▶ [What to produce] From the material below, list every line containing "handed".

(Stored items)
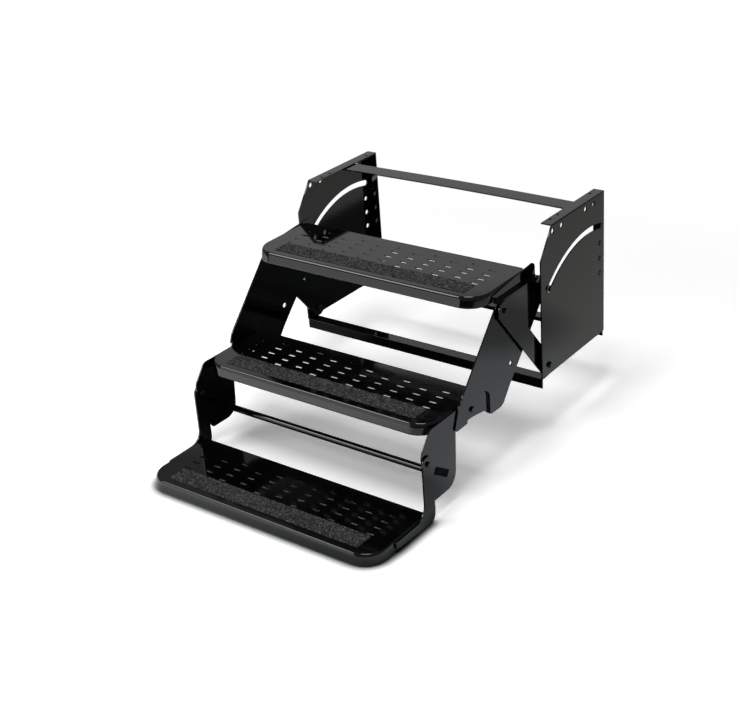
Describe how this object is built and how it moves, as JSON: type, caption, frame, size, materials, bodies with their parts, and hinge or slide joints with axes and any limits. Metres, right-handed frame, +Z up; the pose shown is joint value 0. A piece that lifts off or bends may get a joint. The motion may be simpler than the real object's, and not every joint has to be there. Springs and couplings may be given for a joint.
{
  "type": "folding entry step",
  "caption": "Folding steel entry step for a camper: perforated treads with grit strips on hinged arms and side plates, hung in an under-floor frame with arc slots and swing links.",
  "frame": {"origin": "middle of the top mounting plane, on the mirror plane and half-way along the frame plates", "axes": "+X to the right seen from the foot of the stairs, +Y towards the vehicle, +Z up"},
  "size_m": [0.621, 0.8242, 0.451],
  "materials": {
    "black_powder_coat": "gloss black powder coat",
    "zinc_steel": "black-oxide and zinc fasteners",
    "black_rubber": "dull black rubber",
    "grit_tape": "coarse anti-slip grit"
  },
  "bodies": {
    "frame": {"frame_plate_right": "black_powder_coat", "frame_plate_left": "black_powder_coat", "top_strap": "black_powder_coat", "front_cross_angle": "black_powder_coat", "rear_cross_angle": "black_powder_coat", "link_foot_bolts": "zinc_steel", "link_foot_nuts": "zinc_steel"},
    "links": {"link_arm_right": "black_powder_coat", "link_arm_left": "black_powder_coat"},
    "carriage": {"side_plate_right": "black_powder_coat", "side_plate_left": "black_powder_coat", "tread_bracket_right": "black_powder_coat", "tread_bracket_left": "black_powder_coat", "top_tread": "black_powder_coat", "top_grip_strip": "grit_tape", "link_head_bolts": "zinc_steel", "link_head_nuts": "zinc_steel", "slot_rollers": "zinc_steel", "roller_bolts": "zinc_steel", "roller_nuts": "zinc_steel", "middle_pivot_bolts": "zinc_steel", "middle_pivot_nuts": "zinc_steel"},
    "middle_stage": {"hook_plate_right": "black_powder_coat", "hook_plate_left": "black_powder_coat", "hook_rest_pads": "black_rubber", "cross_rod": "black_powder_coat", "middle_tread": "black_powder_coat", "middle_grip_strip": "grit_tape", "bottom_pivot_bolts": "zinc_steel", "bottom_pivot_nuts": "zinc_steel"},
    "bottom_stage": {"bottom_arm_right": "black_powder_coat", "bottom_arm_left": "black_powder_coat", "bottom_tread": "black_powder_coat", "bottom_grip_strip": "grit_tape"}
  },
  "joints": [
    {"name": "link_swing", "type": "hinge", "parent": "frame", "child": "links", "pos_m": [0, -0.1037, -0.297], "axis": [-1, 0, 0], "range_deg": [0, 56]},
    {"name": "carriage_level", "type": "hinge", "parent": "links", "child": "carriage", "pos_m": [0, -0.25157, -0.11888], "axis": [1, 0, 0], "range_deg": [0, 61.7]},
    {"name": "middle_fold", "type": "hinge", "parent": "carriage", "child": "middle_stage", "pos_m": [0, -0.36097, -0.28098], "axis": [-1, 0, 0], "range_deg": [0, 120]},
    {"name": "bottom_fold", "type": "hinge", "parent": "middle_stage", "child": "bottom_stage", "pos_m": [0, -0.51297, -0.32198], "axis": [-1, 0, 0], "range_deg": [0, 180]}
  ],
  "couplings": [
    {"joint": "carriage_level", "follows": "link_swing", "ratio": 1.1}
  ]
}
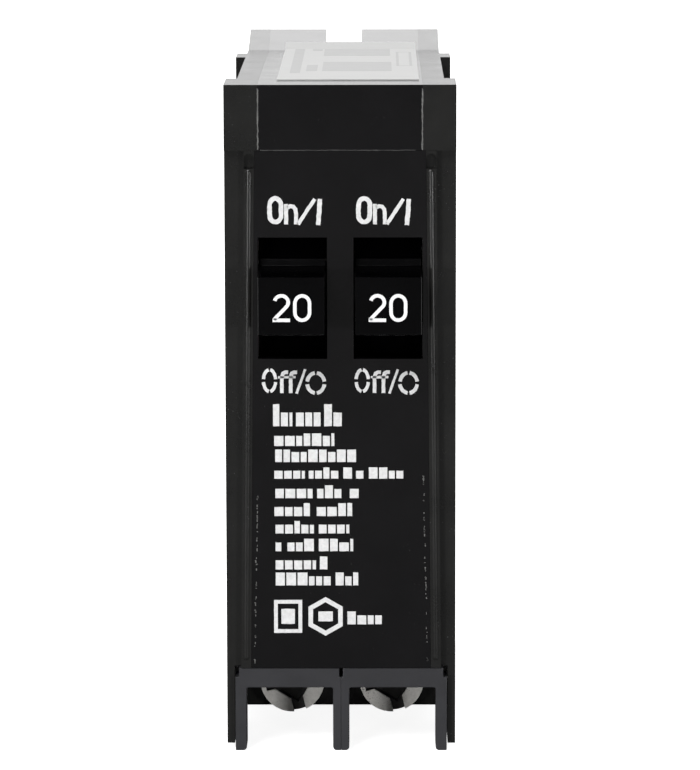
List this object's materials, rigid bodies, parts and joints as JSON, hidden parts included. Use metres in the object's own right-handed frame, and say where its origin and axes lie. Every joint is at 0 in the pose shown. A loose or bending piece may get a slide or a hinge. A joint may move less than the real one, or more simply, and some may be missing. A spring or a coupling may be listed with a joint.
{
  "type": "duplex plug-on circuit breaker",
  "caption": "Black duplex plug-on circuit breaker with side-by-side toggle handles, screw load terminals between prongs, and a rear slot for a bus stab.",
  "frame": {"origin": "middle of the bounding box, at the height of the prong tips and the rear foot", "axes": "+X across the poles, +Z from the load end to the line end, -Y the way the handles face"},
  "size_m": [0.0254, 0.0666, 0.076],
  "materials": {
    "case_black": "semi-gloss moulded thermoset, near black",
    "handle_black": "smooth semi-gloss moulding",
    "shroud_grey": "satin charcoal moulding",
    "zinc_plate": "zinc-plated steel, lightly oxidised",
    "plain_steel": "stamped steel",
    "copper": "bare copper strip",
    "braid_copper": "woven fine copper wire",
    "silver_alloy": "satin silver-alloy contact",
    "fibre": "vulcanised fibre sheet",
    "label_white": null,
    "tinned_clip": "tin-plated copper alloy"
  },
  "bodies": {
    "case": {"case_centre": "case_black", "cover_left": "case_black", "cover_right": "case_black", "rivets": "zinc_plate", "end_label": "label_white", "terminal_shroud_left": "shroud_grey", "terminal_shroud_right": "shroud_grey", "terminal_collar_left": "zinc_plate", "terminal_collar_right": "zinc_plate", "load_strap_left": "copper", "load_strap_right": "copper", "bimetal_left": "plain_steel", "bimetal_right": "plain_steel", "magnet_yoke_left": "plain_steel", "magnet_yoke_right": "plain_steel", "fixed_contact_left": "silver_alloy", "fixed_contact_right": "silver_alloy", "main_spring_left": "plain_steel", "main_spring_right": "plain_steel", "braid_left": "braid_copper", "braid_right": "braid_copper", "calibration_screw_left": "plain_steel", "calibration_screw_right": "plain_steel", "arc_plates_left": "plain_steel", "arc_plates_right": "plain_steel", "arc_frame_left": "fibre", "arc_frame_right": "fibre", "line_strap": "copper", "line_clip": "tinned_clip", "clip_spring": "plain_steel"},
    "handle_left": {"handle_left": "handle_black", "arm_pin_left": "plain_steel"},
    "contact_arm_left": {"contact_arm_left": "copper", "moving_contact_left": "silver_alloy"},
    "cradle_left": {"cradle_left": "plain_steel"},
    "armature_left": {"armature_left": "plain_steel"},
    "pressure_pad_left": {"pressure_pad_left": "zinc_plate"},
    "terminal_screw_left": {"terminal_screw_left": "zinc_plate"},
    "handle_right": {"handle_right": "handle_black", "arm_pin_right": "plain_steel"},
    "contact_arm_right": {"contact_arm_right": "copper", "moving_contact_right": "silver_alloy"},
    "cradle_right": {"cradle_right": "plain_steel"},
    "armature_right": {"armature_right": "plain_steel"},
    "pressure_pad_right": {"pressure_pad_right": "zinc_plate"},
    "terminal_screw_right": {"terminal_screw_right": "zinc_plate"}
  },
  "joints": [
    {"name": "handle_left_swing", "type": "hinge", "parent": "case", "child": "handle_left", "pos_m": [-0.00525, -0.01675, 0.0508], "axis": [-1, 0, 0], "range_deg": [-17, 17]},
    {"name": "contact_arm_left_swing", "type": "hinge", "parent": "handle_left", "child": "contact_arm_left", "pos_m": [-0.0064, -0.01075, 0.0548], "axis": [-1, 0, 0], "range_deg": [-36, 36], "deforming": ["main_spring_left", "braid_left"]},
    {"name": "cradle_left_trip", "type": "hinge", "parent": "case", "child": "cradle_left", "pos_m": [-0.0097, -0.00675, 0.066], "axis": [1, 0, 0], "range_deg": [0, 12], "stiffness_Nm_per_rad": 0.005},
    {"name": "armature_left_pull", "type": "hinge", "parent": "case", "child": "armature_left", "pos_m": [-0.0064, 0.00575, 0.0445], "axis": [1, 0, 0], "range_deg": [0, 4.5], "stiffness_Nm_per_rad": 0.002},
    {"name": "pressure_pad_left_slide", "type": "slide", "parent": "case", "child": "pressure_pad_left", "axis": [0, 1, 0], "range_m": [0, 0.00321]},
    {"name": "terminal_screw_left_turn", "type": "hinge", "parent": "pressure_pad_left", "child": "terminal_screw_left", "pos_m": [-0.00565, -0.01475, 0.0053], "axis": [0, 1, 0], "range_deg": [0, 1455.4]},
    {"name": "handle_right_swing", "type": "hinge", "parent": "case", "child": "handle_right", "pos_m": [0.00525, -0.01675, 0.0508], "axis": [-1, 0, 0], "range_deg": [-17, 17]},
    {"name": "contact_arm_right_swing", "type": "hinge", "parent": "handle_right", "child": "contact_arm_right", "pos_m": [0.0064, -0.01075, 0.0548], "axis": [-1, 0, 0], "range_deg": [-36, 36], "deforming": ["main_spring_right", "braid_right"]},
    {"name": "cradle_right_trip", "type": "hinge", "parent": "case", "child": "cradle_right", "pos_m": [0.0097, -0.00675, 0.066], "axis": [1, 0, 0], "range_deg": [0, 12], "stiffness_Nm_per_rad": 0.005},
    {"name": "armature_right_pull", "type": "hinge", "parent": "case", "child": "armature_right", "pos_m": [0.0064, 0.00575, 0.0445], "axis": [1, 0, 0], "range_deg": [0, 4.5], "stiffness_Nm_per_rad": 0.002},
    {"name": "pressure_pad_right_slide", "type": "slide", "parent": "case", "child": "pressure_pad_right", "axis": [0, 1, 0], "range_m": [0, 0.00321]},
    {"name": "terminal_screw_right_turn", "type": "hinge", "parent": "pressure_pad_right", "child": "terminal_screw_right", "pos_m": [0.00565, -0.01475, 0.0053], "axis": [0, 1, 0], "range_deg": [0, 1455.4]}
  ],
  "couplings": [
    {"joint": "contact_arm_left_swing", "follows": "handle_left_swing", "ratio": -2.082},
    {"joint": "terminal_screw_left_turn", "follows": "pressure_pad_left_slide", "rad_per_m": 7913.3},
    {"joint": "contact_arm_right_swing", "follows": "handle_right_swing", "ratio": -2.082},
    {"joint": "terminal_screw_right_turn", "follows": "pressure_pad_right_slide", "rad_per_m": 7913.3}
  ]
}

▶ [Exercise solution]
Describe how this object is built and how it moves, as JSON: type, caption, frame, size, materials, bodies with their parts, and hinge or slide joints with axes and any limits. Metres, right-handed frame, +Z up; the pose shown is joint value 0. A piece that lifts off or bends may get a joint. The motion may be simpler than the real object's, and not every joint has to be there. Springs and couplings may be given for a joint.
List this object's materials, rigid bodies, parts and joints as JSON, hidden parts included. Use metres in the object's own right-handed frame, and say where its origin and axes lie. Every joint is at 0 in the pose shown. A loose or bending piece may get a slide or a hinge. A joint may move less than the real one, or more simply, and some may be missing. A spring or a coupling may be listed with a joint.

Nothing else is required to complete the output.